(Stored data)
◆ ◆ ◆ ◆

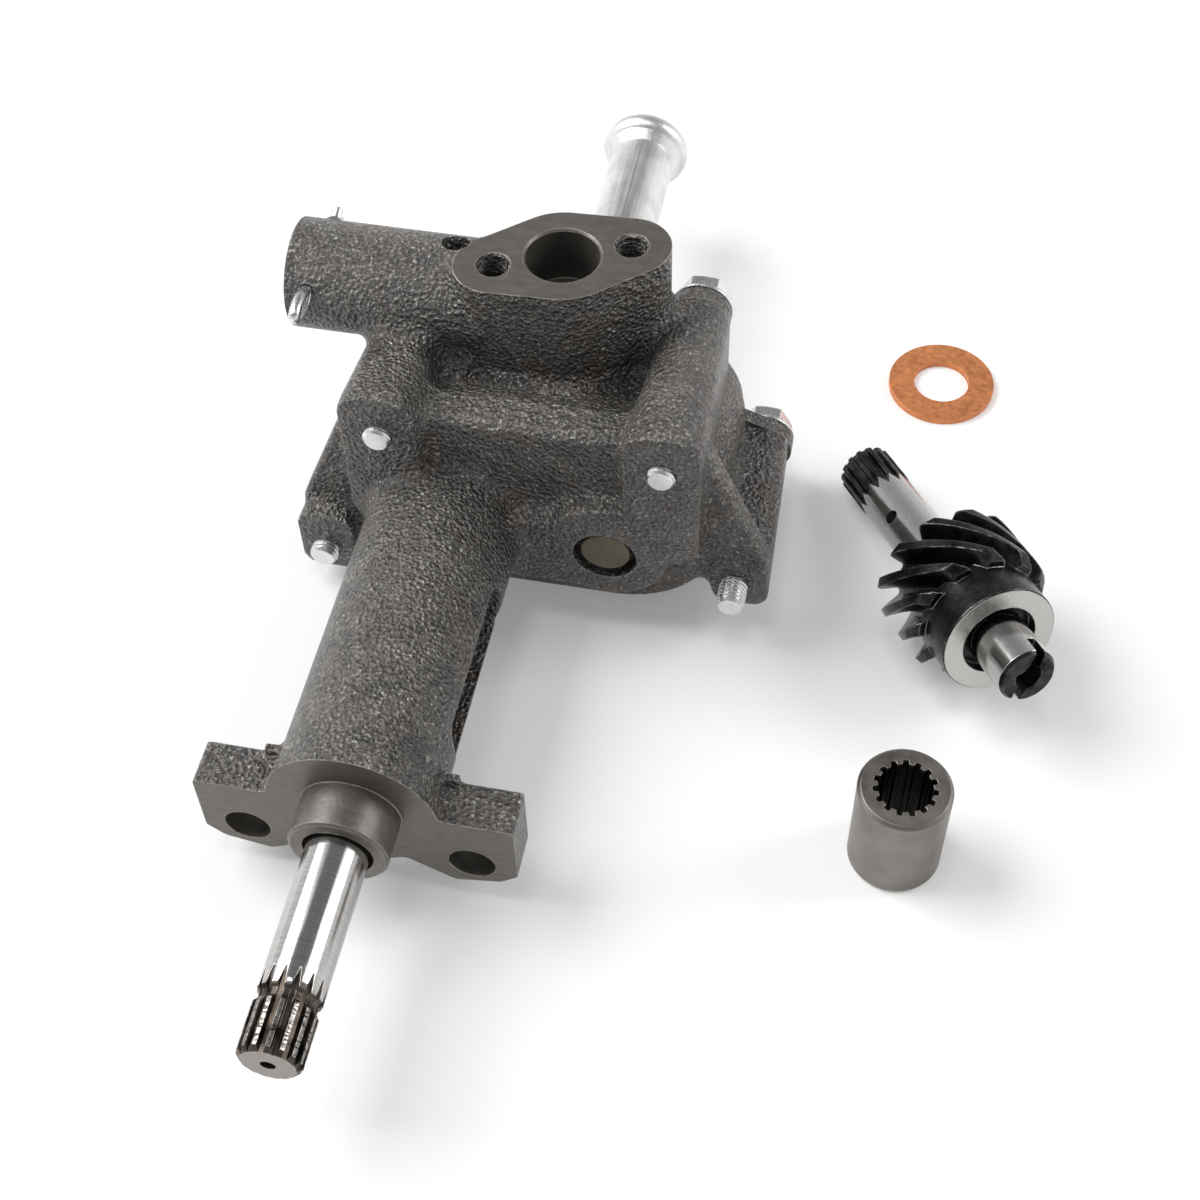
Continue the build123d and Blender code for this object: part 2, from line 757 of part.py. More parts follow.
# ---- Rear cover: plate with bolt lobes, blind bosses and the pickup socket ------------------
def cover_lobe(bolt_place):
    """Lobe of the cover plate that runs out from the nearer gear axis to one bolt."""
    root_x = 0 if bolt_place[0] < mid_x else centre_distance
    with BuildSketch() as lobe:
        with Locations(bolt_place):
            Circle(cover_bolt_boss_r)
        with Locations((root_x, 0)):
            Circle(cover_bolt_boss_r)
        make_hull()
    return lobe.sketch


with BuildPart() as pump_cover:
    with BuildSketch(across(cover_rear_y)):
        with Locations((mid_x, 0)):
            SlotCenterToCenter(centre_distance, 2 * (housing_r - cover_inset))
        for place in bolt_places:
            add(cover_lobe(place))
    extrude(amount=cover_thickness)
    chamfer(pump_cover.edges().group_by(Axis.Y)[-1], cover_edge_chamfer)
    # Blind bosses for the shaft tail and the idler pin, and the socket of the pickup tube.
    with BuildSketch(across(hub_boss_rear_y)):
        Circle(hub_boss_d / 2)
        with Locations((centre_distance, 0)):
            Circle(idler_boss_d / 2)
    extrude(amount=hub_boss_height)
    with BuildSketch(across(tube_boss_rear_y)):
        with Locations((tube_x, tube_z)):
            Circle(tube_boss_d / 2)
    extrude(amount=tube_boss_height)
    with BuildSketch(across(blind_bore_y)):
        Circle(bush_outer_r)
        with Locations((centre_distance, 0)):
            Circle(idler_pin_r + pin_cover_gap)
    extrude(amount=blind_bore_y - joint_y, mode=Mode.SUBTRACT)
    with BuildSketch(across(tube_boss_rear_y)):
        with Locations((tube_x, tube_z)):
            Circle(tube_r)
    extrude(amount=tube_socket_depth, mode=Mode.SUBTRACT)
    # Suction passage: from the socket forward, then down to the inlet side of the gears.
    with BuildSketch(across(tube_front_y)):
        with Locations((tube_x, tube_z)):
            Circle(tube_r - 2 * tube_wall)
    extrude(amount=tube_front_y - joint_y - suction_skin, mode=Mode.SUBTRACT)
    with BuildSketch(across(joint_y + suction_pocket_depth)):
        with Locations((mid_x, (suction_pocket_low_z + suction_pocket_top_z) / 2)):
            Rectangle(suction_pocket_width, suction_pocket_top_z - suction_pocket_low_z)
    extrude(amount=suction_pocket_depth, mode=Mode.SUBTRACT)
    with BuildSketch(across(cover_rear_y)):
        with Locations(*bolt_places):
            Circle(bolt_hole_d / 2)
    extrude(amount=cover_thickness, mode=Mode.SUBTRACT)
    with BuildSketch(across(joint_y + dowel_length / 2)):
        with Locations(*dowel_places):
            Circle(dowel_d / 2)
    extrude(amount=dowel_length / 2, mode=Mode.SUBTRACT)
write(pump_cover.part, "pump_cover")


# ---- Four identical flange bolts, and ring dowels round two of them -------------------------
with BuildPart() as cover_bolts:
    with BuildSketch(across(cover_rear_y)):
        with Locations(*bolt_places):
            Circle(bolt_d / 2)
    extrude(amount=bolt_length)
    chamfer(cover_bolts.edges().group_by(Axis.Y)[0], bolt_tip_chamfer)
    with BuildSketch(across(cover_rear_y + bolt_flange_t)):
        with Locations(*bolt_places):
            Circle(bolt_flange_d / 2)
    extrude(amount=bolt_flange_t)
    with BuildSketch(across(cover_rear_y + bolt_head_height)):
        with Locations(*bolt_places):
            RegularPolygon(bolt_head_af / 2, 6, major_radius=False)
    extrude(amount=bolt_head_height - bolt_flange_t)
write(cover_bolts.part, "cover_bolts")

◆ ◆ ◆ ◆

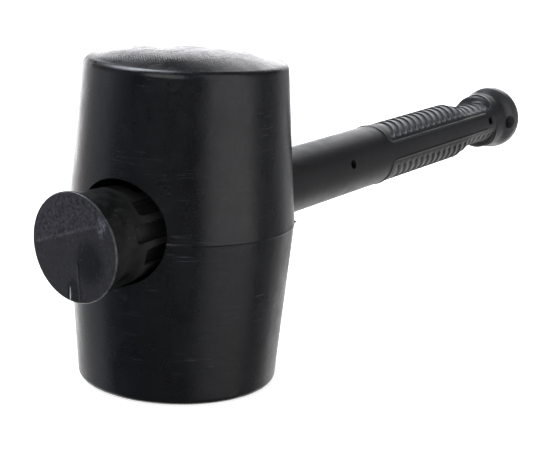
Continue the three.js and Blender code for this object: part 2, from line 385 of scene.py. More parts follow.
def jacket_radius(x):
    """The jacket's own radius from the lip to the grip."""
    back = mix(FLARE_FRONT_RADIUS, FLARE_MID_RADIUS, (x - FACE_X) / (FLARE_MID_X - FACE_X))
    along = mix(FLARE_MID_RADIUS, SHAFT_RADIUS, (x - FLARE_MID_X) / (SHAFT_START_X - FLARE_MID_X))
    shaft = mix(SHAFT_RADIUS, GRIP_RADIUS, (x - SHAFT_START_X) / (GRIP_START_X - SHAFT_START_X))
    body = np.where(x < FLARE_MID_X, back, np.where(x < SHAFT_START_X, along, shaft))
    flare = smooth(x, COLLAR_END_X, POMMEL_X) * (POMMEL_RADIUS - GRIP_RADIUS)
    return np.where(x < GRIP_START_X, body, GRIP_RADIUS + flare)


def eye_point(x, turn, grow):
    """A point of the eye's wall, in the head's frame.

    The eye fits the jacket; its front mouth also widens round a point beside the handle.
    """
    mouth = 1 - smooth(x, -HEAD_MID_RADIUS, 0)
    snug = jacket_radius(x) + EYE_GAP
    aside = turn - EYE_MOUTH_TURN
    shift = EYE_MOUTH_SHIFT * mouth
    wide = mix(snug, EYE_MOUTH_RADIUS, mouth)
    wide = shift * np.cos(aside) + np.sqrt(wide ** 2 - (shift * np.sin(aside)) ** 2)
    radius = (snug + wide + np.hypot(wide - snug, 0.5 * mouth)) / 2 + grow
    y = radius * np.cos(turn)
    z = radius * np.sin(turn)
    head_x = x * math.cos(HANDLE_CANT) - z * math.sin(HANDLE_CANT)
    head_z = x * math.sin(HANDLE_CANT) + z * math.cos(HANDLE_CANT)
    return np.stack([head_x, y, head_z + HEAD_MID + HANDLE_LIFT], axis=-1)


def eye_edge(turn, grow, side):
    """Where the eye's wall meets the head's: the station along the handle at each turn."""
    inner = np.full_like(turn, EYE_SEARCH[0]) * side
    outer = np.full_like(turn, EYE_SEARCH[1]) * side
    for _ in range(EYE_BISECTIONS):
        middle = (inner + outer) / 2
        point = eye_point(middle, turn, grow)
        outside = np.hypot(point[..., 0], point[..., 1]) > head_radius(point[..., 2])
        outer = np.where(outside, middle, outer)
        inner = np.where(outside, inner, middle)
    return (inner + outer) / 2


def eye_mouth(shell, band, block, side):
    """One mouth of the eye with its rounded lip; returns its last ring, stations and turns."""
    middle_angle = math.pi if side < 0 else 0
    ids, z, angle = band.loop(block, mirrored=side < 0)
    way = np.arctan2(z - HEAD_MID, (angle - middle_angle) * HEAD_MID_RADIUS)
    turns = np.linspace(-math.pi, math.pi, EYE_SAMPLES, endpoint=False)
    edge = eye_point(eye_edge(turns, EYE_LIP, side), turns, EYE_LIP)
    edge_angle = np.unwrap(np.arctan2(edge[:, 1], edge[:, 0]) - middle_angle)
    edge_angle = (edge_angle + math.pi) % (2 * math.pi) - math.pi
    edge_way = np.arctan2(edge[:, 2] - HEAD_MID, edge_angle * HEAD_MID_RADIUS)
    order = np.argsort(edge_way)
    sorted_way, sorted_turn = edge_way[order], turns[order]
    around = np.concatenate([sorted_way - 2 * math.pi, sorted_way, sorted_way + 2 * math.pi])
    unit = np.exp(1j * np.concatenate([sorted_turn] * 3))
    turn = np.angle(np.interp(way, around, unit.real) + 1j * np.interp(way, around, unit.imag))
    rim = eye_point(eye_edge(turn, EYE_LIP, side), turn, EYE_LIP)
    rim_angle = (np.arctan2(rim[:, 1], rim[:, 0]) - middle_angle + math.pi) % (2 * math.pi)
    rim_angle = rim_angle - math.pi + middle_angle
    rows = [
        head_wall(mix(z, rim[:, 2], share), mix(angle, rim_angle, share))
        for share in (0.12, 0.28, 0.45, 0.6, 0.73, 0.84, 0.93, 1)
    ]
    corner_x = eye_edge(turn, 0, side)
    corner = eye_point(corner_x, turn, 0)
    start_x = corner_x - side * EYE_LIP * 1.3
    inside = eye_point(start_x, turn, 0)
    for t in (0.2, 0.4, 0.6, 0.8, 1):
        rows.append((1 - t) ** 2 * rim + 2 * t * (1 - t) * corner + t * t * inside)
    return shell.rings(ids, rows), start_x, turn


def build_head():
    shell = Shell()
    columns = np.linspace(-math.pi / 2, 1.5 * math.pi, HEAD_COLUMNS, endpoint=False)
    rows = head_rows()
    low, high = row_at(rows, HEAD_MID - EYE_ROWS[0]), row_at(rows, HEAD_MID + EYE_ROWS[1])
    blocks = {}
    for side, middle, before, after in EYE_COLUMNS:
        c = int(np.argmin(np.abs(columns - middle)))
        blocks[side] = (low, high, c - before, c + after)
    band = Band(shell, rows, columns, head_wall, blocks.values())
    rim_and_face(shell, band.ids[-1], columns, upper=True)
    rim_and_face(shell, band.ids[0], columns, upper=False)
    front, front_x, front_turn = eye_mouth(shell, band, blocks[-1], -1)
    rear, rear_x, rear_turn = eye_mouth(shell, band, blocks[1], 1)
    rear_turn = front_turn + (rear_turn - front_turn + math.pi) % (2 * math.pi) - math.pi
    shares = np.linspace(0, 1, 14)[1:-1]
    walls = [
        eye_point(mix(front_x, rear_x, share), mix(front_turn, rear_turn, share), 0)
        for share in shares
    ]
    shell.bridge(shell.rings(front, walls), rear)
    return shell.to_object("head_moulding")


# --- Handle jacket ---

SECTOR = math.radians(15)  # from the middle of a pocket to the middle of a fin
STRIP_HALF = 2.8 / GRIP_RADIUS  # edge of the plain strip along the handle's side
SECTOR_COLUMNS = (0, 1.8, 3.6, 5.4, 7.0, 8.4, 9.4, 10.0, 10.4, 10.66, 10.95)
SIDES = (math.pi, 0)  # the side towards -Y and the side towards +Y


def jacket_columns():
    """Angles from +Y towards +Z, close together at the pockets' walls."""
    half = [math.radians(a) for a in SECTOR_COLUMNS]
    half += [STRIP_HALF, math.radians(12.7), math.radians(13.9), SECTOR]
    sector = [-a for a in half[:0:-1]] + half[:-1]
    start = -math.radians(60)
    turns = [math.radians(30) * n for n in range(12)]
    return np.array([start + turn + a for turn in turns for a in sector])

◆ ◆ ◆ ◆

AIM OF THE EXERCISE
Starting with the line that contains "Continue the three.js", repeat each line exactly, and stop once the line that contains "return np.stack([head_x, y, head_z" has been repeated.

REPLY
Continue the three.js and Blender code for this object: part 2, from line 385 of scene.py. More parts follow.
def jacket_radius(x):
    """The jacket's own radius from the lip to the grip."""
    back = mix(FLARE_FRONT_RADIUS, FLARE_MID_RADIUS, (x - FACE_X) / (FLARE_MID_X - FACE_X))
    along = mix(FLARE_MID_RADIUS, SHAFT_RADIUS, (x - FLARE_MID_X) / (SHAFT_START_X - FLARE_MID_X))
    shaft = mix(SHAFT_RADIUS, GRIP_RADIUS, (x - SHAFT_START_X) / (GRIP_START_X - SHAFT_START_X))
    body = np.where(x < FLARE_MID_X, back, np.where(x < SHAFT_START_X, along, shaft))
    flare = smooth(x, COLLAR_END_X, POMMEL_X) * (POMMEL_RADIUS - GRIP_RADIUS)
    return np.where(x < GRIP_START_X, body, GRIP_RADIUS + flare)


def eye_point(x, turn, grow):
    """A point of the eye's wall, in the head's frame.

    The eye fits the jacket; its front mouth also widens round a point beside the handle.
    """
    mouth = 1 - smooth(x, -HEAD_MID_RADIUS, 0)
    snug = jacket_radius(x) + EYE_GAP
    aside = turn - EYE_MOUTH_TURN
    shift = EYE_MOUTH_SHIFT * mouth
    wide = mix(snug, EYE_MOUTH_RADIUS, mouth)
    wide = shift * np.cos(aside) + np.sqrt(wide ** 2 - (shift * np.sin(aside)) ** 2)
    radius = (snug + wide + np.hypot(wide - snug, 0.5 * mouth)) / 2 + grow
    y = radius * np.cos(turn)
    z = radius * np.sin(turn)
    head_x = x * math.cos(HANDLE_CANT) - z * math.sin(HANDLE_CANT)
    head_z = x * math.sin(HANDLE_CANT) + z * math.cos(HANDLE_CANT)
    return np.stack([head_x, y, head_z + HEAD_MID + HANDLE_LIFT], axis=-1)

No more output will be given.